The minute I got home the dog was all over my knee. Another indication I might not like what I saw when I got my pants off. The dog was right. I had some pretty nasty vertical gouges across my knee and down my leg. It looked like I had tried to slide into second base. Well, if I didn't know how to slide.

Throughout the day my muscles on the left side of my body started to tighten up. I was glad my husband had brought me some Advil. But I'm trying not to think about the injury too much. Why? Because I have another run in the morning.

Sunday, February 13, 2011

Logistics

Today was about scheduling. My daughter had a gymnastics meet and there is a lot to do to prepare for that and it was about an hour away. So on this fine Sunday morning my alarm went off about 10 to 7. It is really against the rules to have to wake up early on a Sunday, but to get the planned run in it had to be done.

I got up, drank coffee and ate an Adkins Bar for breakfast. Don't get the wrong idea, I'm not on the Adkins diet or any diet at all for that matter. My son likes them, they were handy so I ate one. Then off to the gym for my long run. Yep all the way up to 5 miles now.

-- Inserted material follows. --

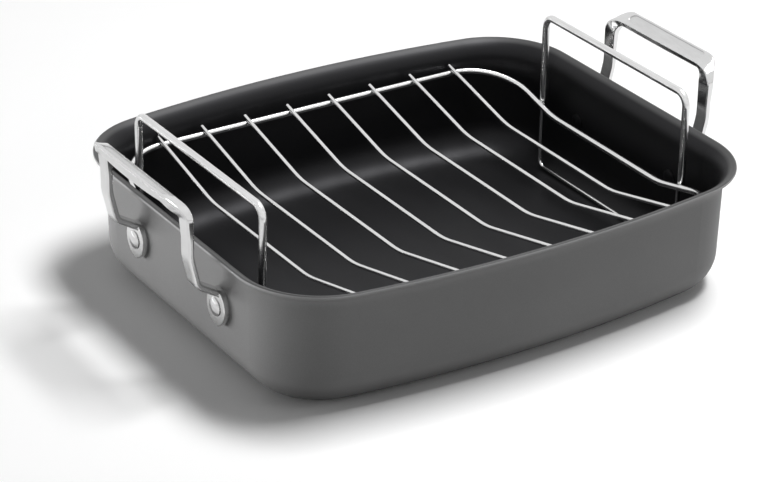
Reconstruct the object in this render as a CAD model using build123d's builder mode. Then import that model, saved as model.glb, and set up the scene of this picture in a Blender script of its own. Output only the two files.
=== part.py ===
from build123d import *
import os
from math import atan, cos, radians, sin, sqrt, tan

# Roasting pan with a lift-out wire rack, millimetres, +Z up
# The origin is on the table under the middle of the pan; +X runs to the right-hand handle

# Pan: one pressed sheet with bowed long sides, a flared lip and a coved bottom
pan_length = 430.0
pan_width = 358.0
pan_height = 101.0
sheet_thickness = 3.0
side_bow = 22.0
corner_radius = 68.0
lip_reach = 9.6
lip_turn_deg = 70.0
wall_draft_deg = 0.8
cove_radius = 29.0

# Rivets: two through each end wall, domed outside and nearly flat inside
rivet_height = 56.0
rivet_spacing = 122.0
rivet_shank_radius = 3.2
rivet_clearance = 0.05
outer_head_radius = 7.2
outer_head_rise = 2.8
inner_head_radius = 6.6
inner_head_rise = 1.7
head_rim = 0.7

# Pan handles: cast loops with a wedge-shaped grip, flat legs and oval riveted discs
# The shares place the shoulder and the knee between the ankle and the loop's corner
disc_half_width = 12.6
disc_half_height = 15.0
disc_thickness = 5.2
disc_edge_round = 0.8
grip_width = 13.6
grip_tilt_deg = 25.0
grip_inner_height = 143.4
grip_inner_band = 5.2
grip_outer_band = 6.4
grip_belly = 2.4
grip_set_out = 3.0
grip_step_count = 6
recess_end_margin = 0.5
recess_side_margin = 3.1
recess_depth = 0.6
loop_corner_radius = 7.5
loop_corner_steps = 6
loop_corner_power = 2.5
loop_edge_round = 1.5
leg_stand_off = 26.8
leg_thickness = 4.8
leg_thickness_top = 6.0
leg_width_top = 13.0
leg_width_foot = 12.5
leg_taper_share = 0.5
shoulder_share = 0.55
shoulder_bend_radius = 30.0
knee_share = 0.18
knee_reach = 21.0
knee_bend_radius = 10.0
ankle_inset = 4.0
ankle_bend_radius = 4.0

# Rack: a bent frame, cross wires welded on top, two lifting handles and two feet
frame_wire_radius = 2.5
cross_wire_radius = 1.7
handle_wire_radius = 3.0
foot_wire_radius = 1.75
weld_sink = 0.4
frame_end_clearance = 15.5
frame_corner_ease = 21.5
frame_low_height = 60.4
valley_width = 142.0
valley_drop = 19.4
valley_bend_radius = 80.0
cross_wire_count = 8
cross_wire_overhang = 1.5
cross_wire_clearance = 1.5
rack_handle_width = 183.0
rack_handle_rise = 77.0
rack_handle_lean = 1.0
rack_handle_bend_radius = 10.0
rack_handle_tip_drop = 2.2
foot_leg_inset = 1.0
foot_bend_radius = 7.0
foot_weld_depth = 0.8
foot_set_in = 1.8
rest_gap = 0.3

# One overrun serves every cut
overrun = 1.0

# Places on the pan's wall, in a cross-section through the right-hand end
half_length = pan_length / 2
half_width = pan_width / 2
half_sheet = sheet_thickness / 2
end_half_width = half_width - side_bow
lip_turn = radians(lip_turn_deg)
draft = radians(wall_draft_deg)
lip_bend_radius = lip_reach / (1 - cos(lip_turn))
lip_under = lip_bend_radius - half_sheet
lip_upper = lip_bend_radius + half_sheet
lip_centre = (
    half_length - half_sheet + lip_bend_radius * cos(lip_turn),
    pan_height - half_sheet - lip_bend_radius * sin(lip_turn),
)


def polar(centre, radius, angle):
    """Point at a distance and an angle from a centre, in a profile's own plane."""
    return (centre[0] + radius * cos(angle), centre[1] + radius * sin(angle))


def lip_point(radius, angle):
    """Point on the lip's bend; zero is the wall's side and a growing angle climbs to the edge."""
    return (lip_centre[0] - radius * cos(angle), lip_centre[1] + radius * sin(angle))


wall_top = lip_point(lip_under, -draft)


def wall_x(height):
    """Where the drafted outer wall stands at a height, at the right-hand end."""
    return wall_top[0] - (wall_top[1] - height) * tan(draft)


cove_inner_radius = cove_radius - sheet_thickness
cove_centre = (wall_x(cove_radius) - cove_radius / cos(draft), cove_radius)
cove_middle = -(radians(90) + draft) / 2
floor_inset = half_length - cove_centre[0]

rivet_hole_radius = rivet_shank_radius + rivet_clearance
rivet_places = [(side, y) for side in (-1, 1) for y in (-rivet_spacing / 2, rivet_spacing / 2)]


def wall_plane(side, y):
    """Plane on an end's outer wall at a rivet, square to the drafted wall and facing out."""
    normal = (side * cos(draft), 0, -sin(draft))
    return Plane(origin=(side * wall_x(rivet_height), y, rivet_height), x_dir=(0, 1, 0), z_dir=normal)


def half_outline():
    """Half of the plan outline, from the middle of the right end to the middle of the left end."""
    Line((half_length, 0), (half_length, end_half_width))
    ThreePointArc((half_length, end_half_width), (0, half_width), (-half_length, end_half_width))
    Line((-half_length, end_half_width), (-half_length, 0))


os.makedirs("parts", exist_ok=True)

# Roasting pan: the wall's section is swept round half of the rim and mirrored, then the floor closes it
with BuildLine(Plane.XY.offset(pan_height)) as rim_path:
    half_outline()
    fillet(rim_path.vertices().group_by(Axis.Y)[-1], corner_radius)

with BuildSketch() as floor_face:
    with BuildLine():
        half_outline()
        mirror(about=Plane.XZ)
    make_face()
    fillet(floor_face.vertices(), corner_radius)
    offset(amount=-floor_inset, mode=Mode.REPLACE)

with BuildPart() as roasting_pan:
    with BuildSketch(Plane.XZ):
        with BuildLine():
            lip_lower_edge = lip_point(lip_under, lip_turn)
            lip_upper_edge = lip_point(lip_upper, lip_turn)
            lip_middle = lip_point(lip_bend_radius, lip_turn)
            lip_tip = polar(lip_middle, half_sheet, radians(90) - lip_turn)
            lip_halfway = (lip_turn - draft) / 2
            cove_outer_top = polar(cove_centre, cove_radius, -draft)
            cove_inner_top = polar(cove_centre, cove_inner_radius, -draft)
            wall_inner_top = lip_point(lip_upper, -draft)
            floor_lower = (cove_centre[0], 0)
            floor_upper = (cove_centre[0], sheet_thickness)
            ThreePointArc(lip_lower_edge, lip_point(lip_under, lip_halfway), wall_top)
            Line(wall_top, cove_outer_top)
            ThreePointArc(cove_outer_top, polar(cove_centre, cove_radius, cove_middle), floor_lower)
            Line(floor_lower, floor_upper)
            ThreePointArc(floor_upper, polar(cove_centre, cove_inner_radius, cove_middle), cove_inner_top)
            Line(cove_inner_top, wall_inner_top)
            ThreePointArc(wall_inner_top, lip_point(lip_upper, lip_halfway), lip_upper_edge)
            ThreePointArc(lip_upper_edge, lip_tip, lip_lower_edge)
        make_face()
    sweep(path=rim_path.wire())
    mirror(about=Plane.XZ)
    extrude(floor_face.sketch, amount=sheet_thickness)
    for side, y in rivet_places:
        with BuildSketch(wall_plane(side, y).offset(overrun)):
            Circle(rivet_hole_radius)
        extrude(amount=-sheet_thickness - 2 * overrun, mode=Mode.SUBTRACT)
roasting_pan.part.label = "roasting_pan"
export_step(roasting_pan.part, "parts/roasting_pan.step")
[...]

To my surprise Sunday mornings at my gym are very busy. There were several open treadmills when I got there, but they filled up quickly. This meant that I had to spend the majority of my run feeling guilty for ignoring the 30 minute policy. My gym, like most, have a 30 minute policy if folks are waiting for a machine. Do your 30 minutes and get off. I've found most people ignore it. I ignore it. Mostly cuz it takes me that long to run 2.5 miles and well that is just not long enough. But today I was running 5 and that was going to keep me on well past the 30 minutes allotted to me. I always worry that some skinny blonde girl is gonna lean over and check my timer and meanly tell me to get the hell off. Of course then I'll ask her... who do you really think needs to be on here? Me or You? In the end I'd win, but loose too! Nobody did that, but I was prepared!

I logged my 5 in about 65 minutes and then quietly surrendered my mill to the next victim. Off to start the rest of my day with my family. On a side note Avery did great in gymnastics. Two blue ribbons and two red ribbons. YEAH!

Saturday, February 12, 2011

Two in a row

It has been a rough week to train. Work hours doubled and the work was tedious, exacting and very important. Tough conditions! I'm not the kind of person who rebounds from that by taking a run. I'm the kind of person who rebounds from that by ordering pizza and watching a marathon of House. So yesterday was my first run of the week and it took a shoehorn to get me out of the house.

So running today was an important tell. If I got out the door then maybe I still have what it takes to put in the miles need to be marathon ready. If I excused my way out of it today, well maybe I was really fooling myself this time around.

There were a couple obstacles. Jack had an 8:30 am hockey game and Avery had to be at gymnastics at 8:30 am too! So the parents split. I take Jack (the joy of coaching) and Jim drops Avery at the gym. The Blues win the game in the last 5 seconds of the game 2-1. We wrap up and go home. Now I have to manage the transition. That is what life is all about, managing the transitions. My friend Scott and I were discussing training earlier in the week and this was an epiphany I got from that conversation.

Go in the house, straight to the bedroom, take off rink clothes, put on gym clothes, grab my gym pass, Ipod and car keys and GET OUT THE DOOR! Do not pass go. Do not collect $200 just Go Go Go! Somehow I did it and got to the gym. You would think at this point my struggles would be over, but no. Treadmills are jammed. The only two left are archaic machines who nobody ever uses if they can avoid it. I don't need fancy so I just jump on and go. 20 minutes into the run I find out why nobody ever uses them. You get in 20 minutes and then you start your two minute cool down. There is no adjusting this. Oh did I mention that the other old machine next to me has an error message on the screen and that every person that gets on it to use it asks me about it. "Hey what's wrong with this thing?" "Is this thing broken?" Does the attendant know about this?" How the hell do I know. I answer nicely which is just not natural for me, "Not sure." "Yep, seems like it." and "No clue." Yes...that is very nice for me when people are asking me stupid questions.

But I digress, so I have to jump off the machine reset it and start again. Did I mention that I didn't look down at my distance? So now I'm running again trying to get in as much distance as I can before it decides it is time for me to cool down again. After 40 minutes and way to many conversations about broken exercise equipment I get off the treadmill. I can only hope I got in my 3 miles. Any normal adult would have 4 miles done but I'm not normal. I think we have established that.

Friday, February 11, 2011

Pathetic

5 posts and then MIA... what's with that?

Lets bring you up to date... I did finish that half. I ran some and walked some. In my defense I did sprain my ankle pretty bad in March and then walked spent a week in Orlando walking on it before it was completely healed. But I went the distance at my pace.

So that was five years ago and I'm still overweight and have not run consistently since so of course I signed up for a full marathon in Nov. Isn't that what people do... over commit and under deliver? Well, here I go again. Training! Hurrah for me. I've been doing pretty good sticking to my base miles schedule until the week. Work through a major wrench into the plan, but I got back on the horse so to speak tonight. 20 degrees and windy but I ran three outside today. Gotta love Feb in Michigan!